▶ WHAT THIS TASK INVOLVES
Write each line out exactly, leaving none out.
** START **
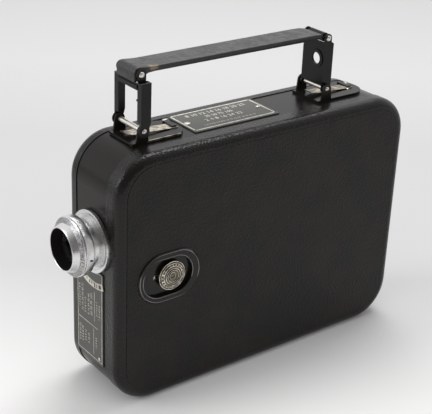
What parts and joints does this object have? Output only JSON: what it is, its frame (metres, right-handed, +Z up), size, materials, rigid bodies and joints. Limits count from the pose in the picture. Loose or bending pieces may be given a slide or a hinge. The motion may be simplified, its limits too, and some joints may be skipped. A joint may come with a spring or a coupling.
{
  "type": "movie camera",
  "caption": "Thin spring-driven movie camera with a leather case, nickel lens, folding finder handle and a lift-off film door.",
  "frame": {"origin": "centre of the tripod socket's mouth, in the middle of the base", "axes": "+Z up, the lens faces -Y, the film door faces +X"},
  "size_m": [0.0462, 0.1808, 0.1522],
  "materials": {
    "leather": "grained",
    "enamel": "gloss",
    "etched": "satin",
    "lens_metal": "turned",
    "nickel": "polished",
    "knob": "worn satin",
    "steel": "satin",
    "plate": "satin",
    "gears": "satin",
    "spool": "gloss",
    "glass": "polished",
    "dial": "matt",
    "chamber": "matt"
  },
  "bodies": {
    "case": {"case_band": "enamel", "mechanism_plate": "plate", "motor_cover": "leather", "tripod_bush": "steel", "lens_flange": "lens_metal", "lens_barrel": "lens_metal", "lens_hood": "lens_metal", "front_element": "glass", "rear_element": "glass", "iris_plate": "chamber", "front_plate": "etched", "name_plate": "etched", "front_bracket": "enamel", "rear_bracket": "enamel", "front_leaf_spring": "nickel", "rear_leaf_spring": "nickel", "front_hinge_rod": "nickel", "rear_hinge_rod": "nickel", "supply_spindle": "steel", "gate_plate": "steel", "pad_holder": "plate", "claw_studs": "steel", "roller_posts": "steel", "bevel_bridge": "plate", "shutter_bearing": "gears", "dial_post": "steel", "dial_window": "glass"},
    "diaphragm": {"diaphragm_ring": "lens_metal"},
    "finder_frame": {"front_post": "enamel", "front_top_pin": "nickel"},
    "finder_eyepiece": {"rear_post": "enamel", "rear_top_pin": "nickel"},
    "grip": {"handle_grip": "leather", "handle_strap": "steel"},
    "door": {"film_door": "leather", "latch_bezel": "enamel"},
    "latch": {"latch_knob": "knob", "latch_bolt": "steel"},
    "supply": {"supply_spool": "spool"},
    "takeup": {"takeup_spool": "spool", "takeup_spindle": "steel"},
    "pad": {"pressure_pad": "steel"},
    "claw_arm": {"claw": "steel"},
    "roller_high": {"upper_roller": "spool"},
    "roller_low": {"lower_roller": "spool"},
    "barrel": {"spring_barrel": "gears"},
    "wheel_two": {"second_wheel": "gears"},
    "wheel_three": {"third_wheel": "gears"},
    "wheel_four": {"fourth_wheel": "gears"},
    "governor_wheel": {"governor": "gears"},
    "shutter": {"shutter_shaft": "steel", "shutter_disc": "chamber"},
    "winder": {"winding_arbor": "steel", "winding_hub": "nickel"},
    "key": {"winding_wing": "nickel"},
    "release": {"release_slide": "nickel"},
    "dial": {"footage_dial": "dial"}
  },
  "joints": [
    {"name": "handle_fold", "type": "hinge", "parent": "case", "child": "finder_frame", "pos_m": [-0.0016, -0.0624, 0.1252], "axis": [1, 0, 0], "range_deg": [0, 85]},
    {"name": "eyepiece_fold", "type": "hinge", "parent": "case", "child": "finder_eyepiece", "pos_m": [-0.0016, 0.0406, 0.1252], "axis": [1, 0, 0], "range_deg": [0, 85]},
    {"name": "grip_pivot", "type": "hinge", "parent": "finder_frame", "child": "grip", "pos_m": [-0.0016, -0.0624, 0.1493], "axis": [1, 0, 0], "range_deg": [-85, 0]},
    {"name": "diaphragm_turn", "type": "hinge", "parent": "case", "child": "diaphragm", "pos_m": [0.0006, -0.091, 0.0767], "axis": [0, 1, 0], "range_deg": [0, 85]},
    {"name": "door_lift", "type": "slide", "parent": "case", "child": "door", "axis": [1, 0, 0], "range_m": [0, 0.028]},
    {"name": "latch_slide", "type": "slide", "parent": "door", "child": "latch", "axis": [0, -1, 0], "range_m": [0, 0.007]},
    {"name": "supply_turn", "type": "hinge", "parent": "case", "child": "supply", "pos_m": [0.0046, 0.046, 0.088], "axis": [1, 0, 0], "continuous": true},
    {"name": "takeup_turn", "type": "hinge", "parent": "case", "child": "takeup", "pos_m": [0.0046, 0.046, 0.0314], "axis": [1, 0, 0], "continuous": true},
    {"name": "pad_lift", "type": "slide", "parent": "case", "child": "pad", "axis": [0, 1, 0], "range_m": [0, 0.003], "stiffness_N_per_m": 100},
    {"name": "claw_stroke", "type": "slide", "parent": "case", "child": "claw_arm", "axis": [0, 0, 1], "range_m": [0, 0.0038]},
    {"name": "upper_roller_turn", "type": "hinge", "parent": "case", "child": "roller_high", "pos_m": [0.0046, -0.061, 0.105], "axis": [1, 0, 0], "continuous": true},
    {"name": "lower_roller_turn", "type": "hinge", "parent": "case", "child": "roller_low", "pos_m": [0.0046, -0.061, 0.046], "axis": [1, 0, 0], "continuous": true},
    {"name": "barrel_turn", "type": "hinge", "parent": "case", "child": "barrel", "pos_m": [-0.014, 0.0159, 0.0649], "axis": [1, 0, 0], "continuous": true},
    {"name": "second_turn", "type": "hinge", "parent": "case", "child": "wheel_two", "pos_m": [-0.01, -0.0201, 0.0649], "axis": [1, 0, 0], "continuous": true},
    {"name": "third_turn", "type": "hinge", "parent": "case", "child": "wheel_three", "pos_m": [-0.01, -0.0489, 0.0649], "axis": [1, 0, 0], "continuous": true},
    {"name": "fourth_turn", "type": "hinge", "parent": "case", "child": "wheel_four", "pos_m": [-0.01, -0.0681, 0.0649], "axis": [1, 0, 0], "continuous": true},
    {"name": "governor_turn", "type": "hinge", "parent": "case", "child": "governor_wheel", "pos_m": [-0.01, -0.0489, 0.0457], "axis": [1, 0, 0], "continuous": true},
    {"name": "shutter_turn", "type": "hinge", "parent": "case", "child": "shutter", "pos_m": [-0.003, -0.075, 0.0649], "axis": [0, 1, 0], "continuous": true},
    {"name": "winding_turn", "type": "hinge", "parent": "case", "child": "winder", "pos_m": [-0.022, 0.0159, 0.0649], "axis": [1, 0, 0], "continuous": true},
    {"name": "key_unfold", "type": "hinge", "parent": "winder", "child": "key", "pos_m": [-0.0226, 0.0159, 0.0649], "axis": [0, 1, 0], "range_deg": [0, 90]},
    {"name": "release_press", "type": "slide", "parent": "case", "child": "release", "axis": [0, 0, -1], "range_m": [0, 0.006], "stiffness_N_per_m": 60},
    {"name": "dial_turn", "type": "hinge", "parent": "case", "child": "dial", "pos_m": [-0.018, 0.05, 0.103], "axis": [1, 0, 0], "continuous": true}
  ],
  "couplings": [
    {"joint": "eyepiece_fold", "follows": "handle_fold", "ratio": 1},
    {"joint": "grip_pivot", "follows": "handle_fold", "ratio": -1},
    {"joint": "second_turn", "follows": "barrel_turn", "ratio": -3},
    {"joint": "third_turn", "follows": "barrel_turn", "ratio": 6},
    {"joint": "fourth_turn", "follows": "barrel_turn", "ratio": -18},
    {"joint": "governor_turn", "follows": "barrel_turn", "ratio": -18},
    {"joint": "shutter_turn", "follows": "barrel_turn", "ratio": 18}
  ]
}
** END **
▶ COMPLETE ANSWER
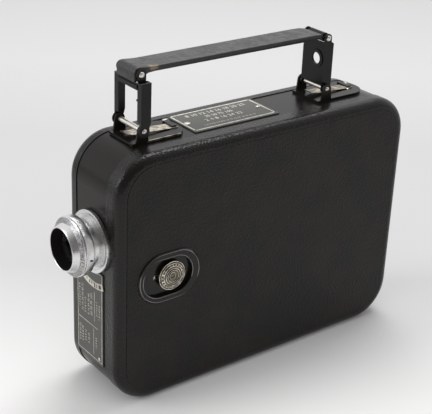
What parts and joints does this object have? Output only JSON: what it is, its frame (metres, right-handed, +Z up), size, materials, rigid bodies and joints. Limits count from the pose in the picture. Loose or bending pieces may be given a slide or a hinge. The motion may be simplified, its limits too, and some joints may be skipped. A joint may come with a spring or a coupling.
{
  "type": "movie camera",
  "caption": "Thin spring-driven movie camera with a leather case, nickel lens, folding finder handle and a lift-off film door.",
  "frame": {"origin": "centre of the tripod socket's mouth, in the middle of the base", "axes": "+Z up, the lens faces -Y, the film door faces +X"},
  "size_m": [0.0462, 0.1808, 0.1522],
  "materials": {
    "leather": "grained",
    "enamel": "gloss",
    "etched": "satin",
    "lens_metal": "turned",
    "nickel": "polished",
    "knob": "worn satin",
    "steel": "satin",
    "plate": "satin",
    "gears": "satin",
    "spool": "gloss",
    "glass": "polished",
    "dial": "matt",
    "chamber": "matt"
  },
  "bodies": {
    "case": {"case_band": "enamel", "mechanism_plate": "plate", "motor_cover": "leather", "tripod_bush": "steel", "lens_flange": "lens_metal", "lens_barrel": "lens_metal", "lens_hood": "lens_metal", "front_element": "glass", "rear_element": "glass", "iris_plate": "chamber", "front_plate": "etched", "name_plate": "etched", "front_bracket": "enamel", "rear_bracket": "enamel", "front_leaf_spring": "nickel", "rear_leaf_spring": "nickel", "front_hinge_rod": "nickel", "rear_hinge_rod": "nickel", "supply_spindle": "steel", "gate_plate": "steel", "pad_holder": "plate", "claw_studs": "steel", "roller_posts": "steel", "bevel_bridge": "plate", "shutter_bearing": "gears", "dial_post": "steel", "dial_window": "glass"},
    "diaphragm": {"diaphragm_ring": "lens_metal"},
    "finder_frame": {"front_post": "enamel", "front_top_pin": "nickel"},
    "finder_eyepiece": {"rear_post": "enamel", "rear_top_pin": "nickel"},
    "grip": {"handle_grip": "leather", "handle_strap": "steel"},
    "door": {"film_door": "leather", "latch_bezel": "enamel"},
    "latch": {"latch_knob": "knob", "latch_bolt": "steel"},
    "supply": {"supply_spool": "spool"},
    "takeup": {"takeup_spool": "spool", "takeup_spindle": "steel"},
    "pad": {"pressure_pad": "steel"},
    "claw_arm": {"claw": "steel"},
    "roller_high": {"upper_roller": "spool"},
    "roller_low": {"lower_roller": "spool"},
    "barrel": {"spring_barrel": "gears"},
    "wheel_two": {"second_wheel": "gears"},
    "wheel_three": {"third_wheel": "gears"},
    "wheel_four": {"fourth_wheel": "gears"},
    "governor_wheel": {"governor": "gears"},
    "shutter": {"shutter_shaft": "steel", "shutter_disc": "chamber"},
    "winder": {"winding_arbor": "steel", "winding_hub": "nickel"},
    "key": {"winding_wing": "nickel"},
    "release": {"release_slide": "nickel"},
    "dial": {"footage_dial": "dial"}
  },
  "joints": [
    {"name": "handle_fold", "type": "hinge", "parent": "case", "child": "finder_frame", "pos_m": [-0.0016, -0.0624, 0.1252], "axis": [1, 0, 0], "range_deg": [0, 85]},
    {"name": "eyepiece_fold", "type": "hinge", "parent": "case", "child": "finder_eyepiece", "pos_m": [-0.0016, 0.0406, 0.1252], "axis": [1, 0, 0], "range_deg": [0, 85]},
    {"name": "grip_pivot", "type": "hinge", "parent": "finder_frame", "child": "grip", "pos_m": [-0.0016, -0.0624, 0.1493], "axis": [1, 0, 0], "range_deg": [-85, 0]},
    {"name": "diaphragm_turn", "type": "hinge", "parent": "case", "child": "diaphragm", "pos_m": [0.0006, -0.091, 0.0767], "axis": [0, 1, 0], "range_deg": [0, 85]},
    {"name": "door_lift", "type": "slide", "parent": "case", "child": "door", "axis": [1, 0, 0], "range_m": [0, 0.028]},
    {"name": "latch_slide", "type": "slide", "parent": "door", "child": "latch", "axis": [0, -1, 0], "range_m": [0, 0.007]},
    {"name": "supply_turn", "type": "hinge", "parent": "case", "child": "supply", "pos_m": [0.0046, 0.046, 0.088], "axis": [1, 0, 0], "continuous": true},
    {"name": "takeup_turn", "type": "hinge", "parent": "case", "child": "takeup", "pos_m": [0.0046, 0.046, 0.0314], "axis": [1, 0, 0], "continuous": true},
    {"name": "pad_lift", "type": "slide", "parent": "case", "child": "pad", "axis": [0, 1, 0], "range_m": [0, 0.003], "stiffness_N_per_m": 100},
    {"name": "claw_stroke", "type": "slide", "parent": "case", "child": "claw_arm", "axis": [0, 0, 1], "range_m": [0, 0.0038]},
    {"name": "upper_roller_turn", "type": "hinge", "parent": "case", "child": "roller_high", "pos_m": [0.0046, -0.061, 0.105], "axis": [1, 0, 0], "continuous": true},
    {"name": "lower_roller_turn", "type": "hinge", "parent": "case", "child": "roller_low", "pos_m": [0.0046, -0.061, 0.046], "axis": [1, 0, 0], "continuous": true},
    {"name": "barrel_turn", "type": "hinge", "parent": "case", "child": "barrel", "pos_m": [-0.014, 0.0159, 0.0649], "axis": [1, 0, 0], "continuous": true},
    {"name": "second_turn", "type": "hinge", "parent": "case", "child": "wheel_two", "pos_m": [-0.01, -0.0201, 0.0649], "axis": [1, 0, 0], "continuous": true},
    {"name": "third_turn", "type": "hinge", "parent": "case", "child": "wheel_three", "pos_m": [-0.01, -0.0489, 0.0649], "axis": [1, 0, 0], "continuous": true},
    {"name": "fourth_turn", "type": "hinge", "parent": "case", "child": "wheel_four", "pos_m": [-0.01, -0.0681, 0.0649], "axis": [1, 0, 0], "continuous": true},
    {"name": "governor_turn", "type": "hinge", "parent": "case", "child": "governor_wheel", "pos_m": [-0.01, -0.0489, 0.0457], "axis": [1, 0, 0], "continuous": true},
    {"name": "shutter_turn", "type": "hinge", "parent": "case", "child": "shutter", "pos_m": [-0.003, -0.075, 0.0649], "axis": [0, 1, 0], "continuous": true},
    {"name": "winding_turn", "type": "hinge", "parent": "case", "child": "winder", "pos_m": [-0.022, 0.0159, 0.0649], "axis": [1, 0, 0], "continuous": true},
    {"name": "key_unfold", "type": "hinge", "parent": "winder", "child": "key", "pos_m": [-0.0226, 0.0159, 0.0649], "axis": [0, 1, 0], "range_deg": [0, 90]},
    {"name": "release_press", "type": "slide", "parent": "case", "child": "release", "axis": [0, 0, -1], "range_m": [0, 0.006], "stiffness_N_per_m": 60},
    {"name": "dial_turn", "type": "hinge", "parent": "case", "child": "dial", "pos_m": [-0.018, 0.05, 0.103], "axis": [1, 0, 0], "continuous": true}
  ],
  "couplings": [
    {"joint": "eyepiece_fold", "follows": "handle_fold", "ratio": 1},
    {"joint": "grip_pivot", "follows": "handle_fold", "ratio": -1},
    {"joint": "second_turn", "follows": "barrel_turn", "ratio": -3},
    {"joint": "third_turn", "follows": "barrel_turn", "ratio": 6},
    {"joint": "fourth_turn", "follows": "barrel_turn", "ratio": -18},
    {"joint": "governor_turn", "follows": "barrel_turn", "ratio": -18},
    {"joint": "shutter_turn", "follows": "barrel_turn", "ratio": 18}
  ]
}